TASK — Word for word, restate every line of the material.
==== DATASET CONTENT
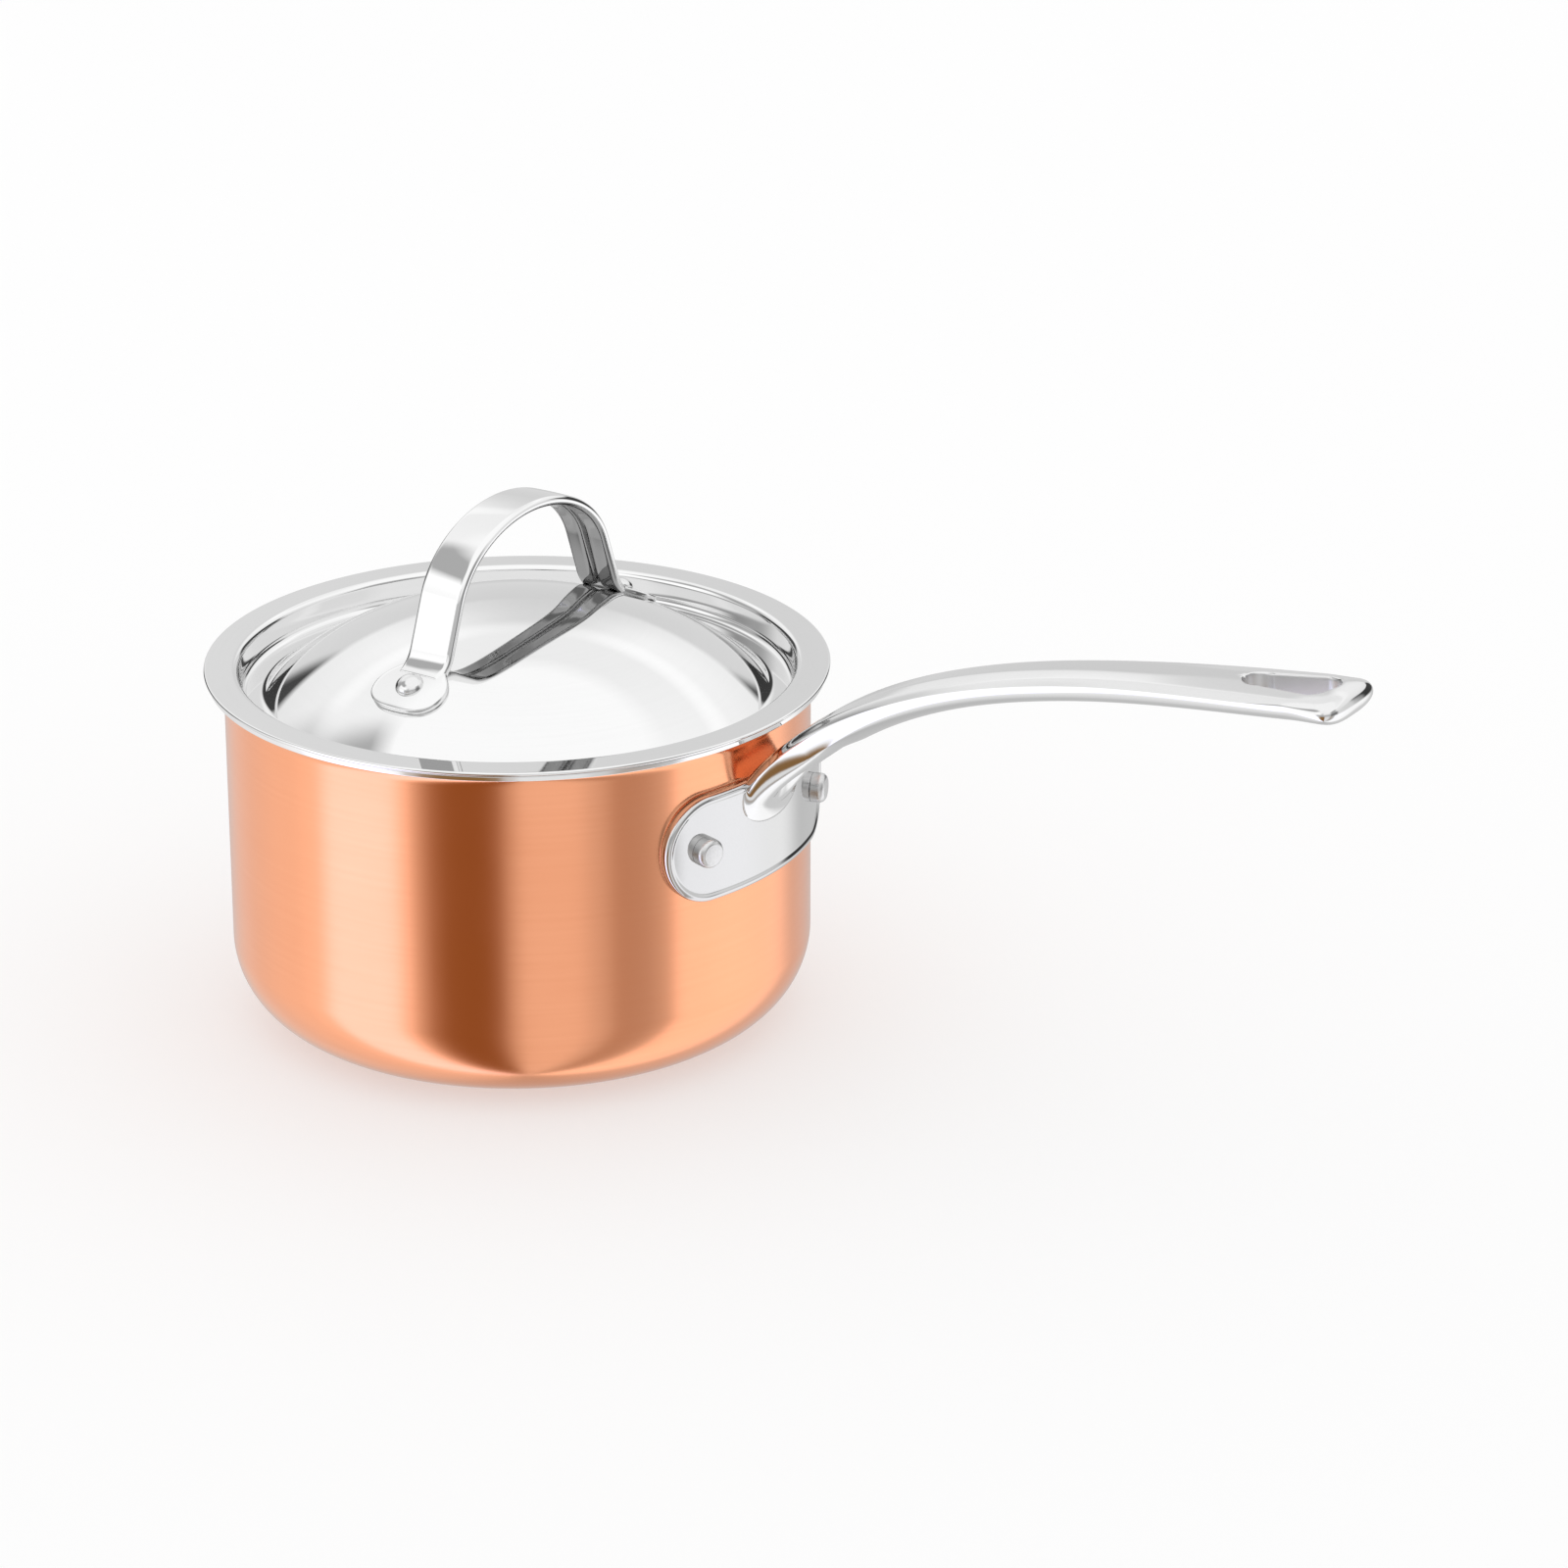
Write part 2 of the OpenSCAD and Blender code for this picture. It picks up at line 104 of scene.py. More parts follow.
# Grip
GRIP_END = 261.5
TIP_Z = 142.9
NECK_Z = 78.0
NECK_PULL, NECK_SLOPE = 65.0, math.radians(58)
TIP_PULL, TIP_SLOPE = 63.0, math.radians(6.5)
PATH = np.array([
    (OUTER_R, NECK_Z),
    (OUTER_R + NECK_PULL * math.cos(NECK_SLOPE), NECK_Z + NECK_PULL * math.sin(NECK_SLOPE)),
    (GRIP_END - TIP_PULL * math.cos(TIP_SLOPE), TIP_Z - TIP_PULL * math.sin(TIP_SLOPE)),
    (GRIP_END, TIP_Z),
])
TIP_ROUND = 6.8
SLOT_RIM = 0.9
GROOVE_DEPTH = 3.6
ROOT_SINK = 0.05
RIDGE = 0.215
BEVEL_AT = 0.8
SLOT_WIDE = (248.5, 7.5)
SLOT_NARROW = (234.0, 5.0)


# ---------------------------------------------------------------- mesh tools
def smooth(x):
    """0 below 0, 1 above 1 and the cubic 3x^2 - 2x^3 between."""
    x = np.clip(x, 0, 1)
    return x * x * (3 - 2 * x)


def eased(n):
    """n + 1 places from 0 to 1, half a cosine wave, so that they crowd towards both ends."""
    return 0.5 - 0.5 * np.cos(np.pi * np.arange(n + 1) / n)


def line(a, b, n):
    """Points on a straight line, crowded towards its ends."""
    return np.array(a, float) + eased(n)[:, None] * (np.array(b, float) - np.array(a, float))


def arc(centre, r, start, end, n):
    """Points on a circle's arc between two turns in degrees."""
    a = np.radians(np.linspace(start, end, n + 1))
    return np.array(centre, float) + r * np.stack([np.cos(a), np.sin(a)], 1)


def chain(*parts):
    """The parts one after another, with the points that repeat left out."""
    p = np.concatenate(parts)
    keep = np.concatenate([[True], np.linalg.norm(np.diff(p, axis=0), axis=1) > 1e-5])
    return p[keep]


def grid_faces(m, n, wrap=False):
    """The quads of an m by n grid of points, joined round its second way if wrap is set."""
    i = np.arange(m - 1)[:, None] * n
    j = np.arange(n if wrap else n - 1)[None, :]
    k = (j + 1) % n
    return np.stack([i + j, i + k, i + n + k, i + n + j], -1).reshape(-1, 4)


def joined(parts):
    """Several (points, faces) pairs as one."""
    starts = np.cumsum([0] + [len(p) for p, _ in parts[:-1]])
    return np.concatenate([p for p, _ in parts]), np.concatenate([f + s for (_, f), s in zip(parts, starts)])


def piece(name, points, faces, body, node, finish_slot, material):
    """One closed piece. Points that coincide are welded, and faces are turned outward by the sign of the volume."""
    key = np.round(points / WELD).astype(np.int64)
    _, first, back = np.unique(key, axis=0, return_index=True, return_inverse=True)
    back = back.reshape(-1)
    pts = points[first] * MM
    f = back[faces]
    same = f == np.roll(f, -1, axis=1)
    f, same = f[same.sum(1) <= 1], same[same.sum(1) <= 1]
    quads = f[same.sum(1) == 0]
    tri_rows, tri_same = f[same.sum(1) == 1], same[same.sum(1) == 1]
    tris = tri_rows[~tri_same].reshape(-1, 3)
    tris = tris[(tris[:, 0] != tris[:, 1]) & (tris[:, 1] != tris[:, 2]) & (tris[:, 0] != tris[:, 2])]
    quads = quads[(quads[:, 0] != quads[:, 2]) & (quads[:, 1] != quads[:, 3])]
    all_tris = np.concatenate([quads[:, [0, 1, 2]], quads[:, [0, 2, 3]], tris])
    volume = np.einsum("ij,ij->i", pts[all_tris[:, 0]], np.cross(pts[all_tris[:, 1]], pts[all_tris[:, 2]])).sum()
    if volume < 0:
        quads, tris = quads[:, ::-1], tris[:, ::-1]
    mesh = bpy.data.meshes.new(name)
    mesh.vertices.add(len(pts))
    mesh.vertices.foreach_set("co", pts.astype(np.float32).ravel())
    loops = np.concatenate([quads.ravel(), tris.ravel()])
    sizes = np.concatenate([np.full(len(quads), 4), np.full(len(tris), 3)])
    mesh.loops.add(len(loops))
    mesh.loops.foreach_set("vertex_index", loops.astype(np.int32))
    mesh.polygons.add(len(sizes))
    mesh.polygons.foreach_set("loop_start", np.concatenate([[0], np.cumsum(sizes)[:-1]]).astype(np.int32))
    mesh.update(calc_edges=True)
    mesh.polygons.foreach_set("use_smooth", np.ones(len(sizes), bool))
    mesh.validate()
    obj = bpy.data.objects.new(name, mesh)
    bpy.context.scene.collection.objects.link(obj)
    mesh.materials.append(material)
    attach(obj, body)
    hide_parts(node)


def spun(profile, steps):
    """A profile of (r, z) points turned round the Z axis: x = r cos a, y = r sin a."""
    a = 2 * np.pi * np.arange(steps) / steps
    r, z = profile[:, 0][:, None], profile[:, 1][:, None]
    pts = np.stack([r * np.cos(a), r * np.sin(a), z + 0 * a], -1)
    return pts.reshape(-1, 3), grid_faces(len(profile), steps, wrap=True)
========
SOLUTION BELOW —
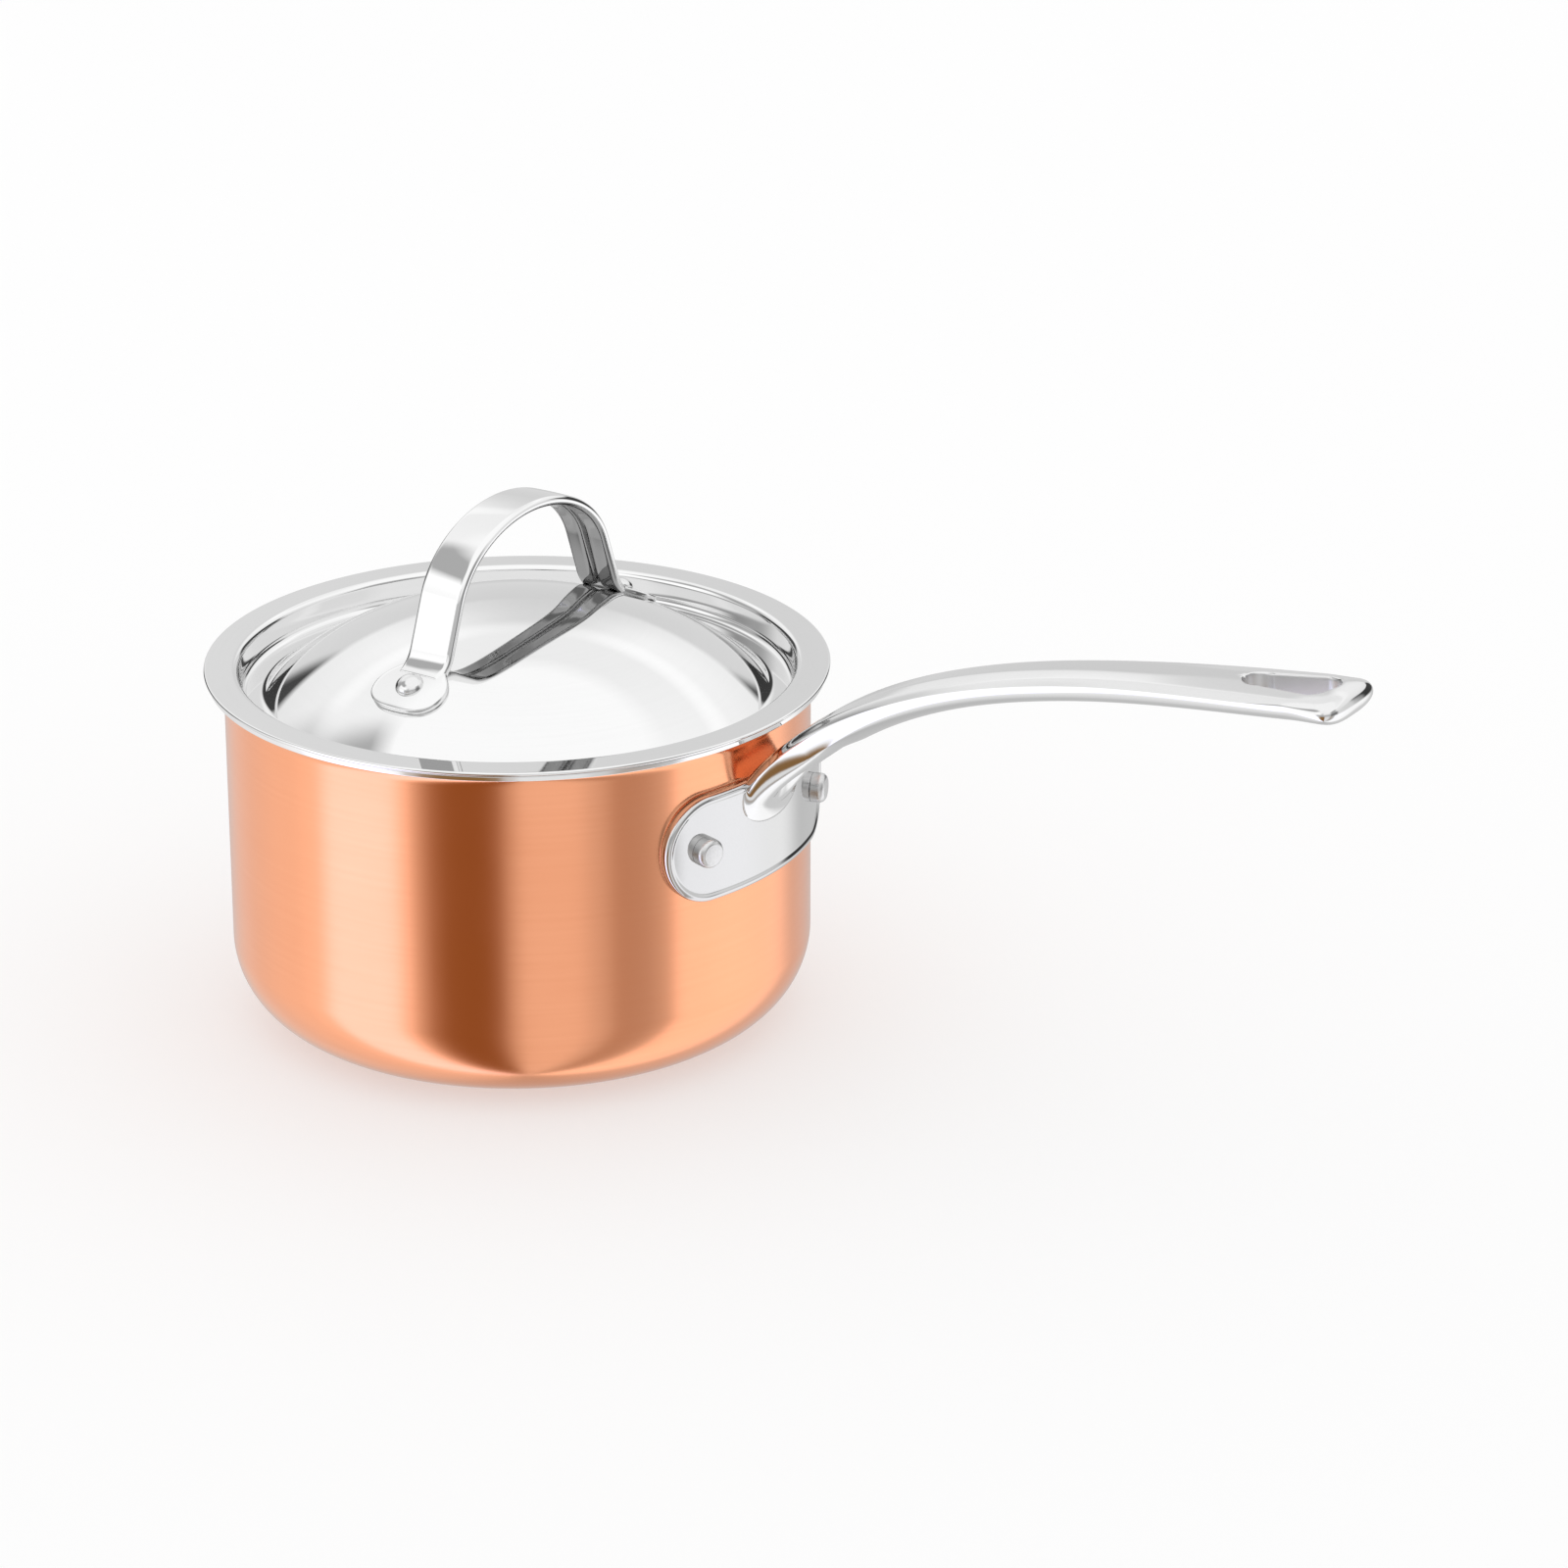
Write part 2 of the OpenSCAD and Blender code for this picture. It picks up at line 104 of scene.py. More parts follow.
# Grip
GRIP_END = 261.5
TIP_Z = 142.9
NECK_Z = 78.0
NECK_PULL, NECK_SLOPE = 65.0, math.radians(58)
TIP_PULL, TIP_SLOPE = 63.0, math.radians(6.5)
PATH = np.array([
    (OUTER_R, NECK_Z),
    (OUTER_R + NECK_PULL * math.cos(NECK_SLOPE), NECK_Z + NECK_PULL * math.sin(NECK_SLOPE)),
    (GRIP_END - TIP_PULL * math.cos(TIP_SLOPE), TIP_Z - TIP_PULL * math.sin(TIP_SLOPE)),
    (GRIP_END, TIP_Z),
])
TIP_ROUND = 6.8
SLOT_RIM = 0.9
GROOVE_DEPTH = 3.6
ROOT_SINK = 0.05
RIDGE = 0.215
BEVEL_AT = 0.8
SLOT_WIDE = (248.5, 7.5)
SLOT_NARROW = (234.0, 5.0)


# ---------------------------------------------------------------- mesh tools
def smooth(x):
    """0 below 0, 1 above 1 and the cubic 3x^2 - 2x^3 between."""
    x = np.clip(x, 0, 1)
    return x * x * (3 - 2 * x)


def eased(n):
    """n + 1 places from 0 to 1, half a cosine wave, so that they crowd towards both ends."""
    return 0.5 - 0.5 * np.cos(np.pi * np.arange(n + 1) / n)


def line(a, b, n):
    """Points on a straight line, crowded towards its ends."""
    return np.array(a, float) + eased(n)[:, None] * (np.array(b, float) - np.array(a, float))


def arc(centre, r, start, end, n):
    """Points on a circle's arc between two turns in degrees."""
    a = np.radians(np.linspace(start, end, n + 1))
    return np.array(centre, float) + r * np.stack([np.cos(a), np.sin(a)], 1)


def chain(*parts):
    """The parts one after another, with the points that repeat left out."""
    p = np.concatenate(parts)
    keep = np.concatenate([[True], np.linalg.norm(np.diff(p, axis=0), axis=1) > 1e-5])
    return p[keep]


def grid_faces(m, n, wrap=False):
    """The quads of an m by n grid of points, joined round its second way if wrap is set."""
    i = np.arange(m - 1)[:, None] * n
    j = np.arange(n if wrap else n - 1)[None, :]
    k = (j + 1) % n
    return np.stack([i + j, i + k, i + n + k, i + n + j], -1).reshape(-1, 4)


def joined(parts):
    """Several (points, faces) pairs as one."""
    starts = np.cumsum([0] + [len(p) for p, _ in parts[:-1]])
    return np.concatenate([p for p, _ in parts]), np.concatenate([f + s for (_, f), s in zip(parts, starts)])


def piece(name, points, faces, body, node, finish_slot, material):
    """One closed piece. Points that coincide are welded, and faces are turned outward by the sign of the volume."""
    key = np.round(points / WELD).astype(np.int64)
    _, first, back = np.unique(key, axis=0, return_index=True, return_inverse=True)
    back = back.reshape(-1)
    pts = points[first] * MM
    f = back[faces]
    same = f == np.roll(f, -1, axis=1)
    f, same = f[same.sum(1) <= 1], same[same.sum(1) <= 1]
    quads = f[same.sum(1) == 0]
    tri_rows, tri_same = f[same.sum(1) == 1], same[same.sum(1) == 1]
    tris = tri_rows[~tri_same].reshape(-1, 3)
    tris = tris[(tris[:, 0] != tris[:, 1]) & (tris[:, 1] != tris[:, 2]) & (tris[:, 0] != tris[:, 2])]
    quads = quads[(quads[:, 0] != quads[:, 2]) & (quads[:, 1] != quads[:, 3])]
    all_tris = np.concatenate([quads[:, [0, 1, 2]], quads[:, [0, 2, 3]], tris])
    volume = np.einsum("ij,ij->i", pts[all_tris[:, 0]], np.cross(pts[all_tris[:, 1]], pts[all_tris[:, 2]])).sum()
    if volume < 0:
        quads, tris = quads[:, ::-1], tris[:, ::-1]
    mesh = bpy.data.meshes.new(name)
    mesh.vertices.add(len(pts))
    mesh.vertices.foreach_set("co", pts.astype(np.float32).ravel())
    loops = np.concatenate([quads.ravel(), tris.ravel()])
    sizes = np.concatenate([np.full(len(quads), 4), np.full(len(tris), 3)])
    mesh.loops.add(len(loops))
    mesh.loops.foreach_set("vertex_index", loops.astype(np.int32))
    mesh.polygons.add(len(sizes))
    mesh.polygons.foreach_set("loop_start", np.concatenate([[0], np.cumsum(sizes)[:-1]]).astype(np.int32))
    mesh.update(calc_edges=True)
    mesh.polygons.foreach_set("use_smooth", np.ones(len(sizes), bool))
    mesh.validate()
    obj = bpy.data.objects.new(name, mesh)
    bpy.context.scene.collection.objects.link(obj)
    mesh.materials.append(material)
    attach(obj, body)
    hide_parts(node)


def spun(profile, steps):
    """A profile of (r, z) points turned round the Z axis: x = r cos a, y = r sin a."""
    a = 2 * np.pi * np.arange(steps) / steps
    r, z = profile[:, 0][:, None], profile[:, 1][:, None]
    pts = np.stack([r * np.cos(a), r * np.sin(a), z + 0 * a], -1)
    return pts.reshape(-1, 3), grid_faces(len(profile), steps, wrap=True)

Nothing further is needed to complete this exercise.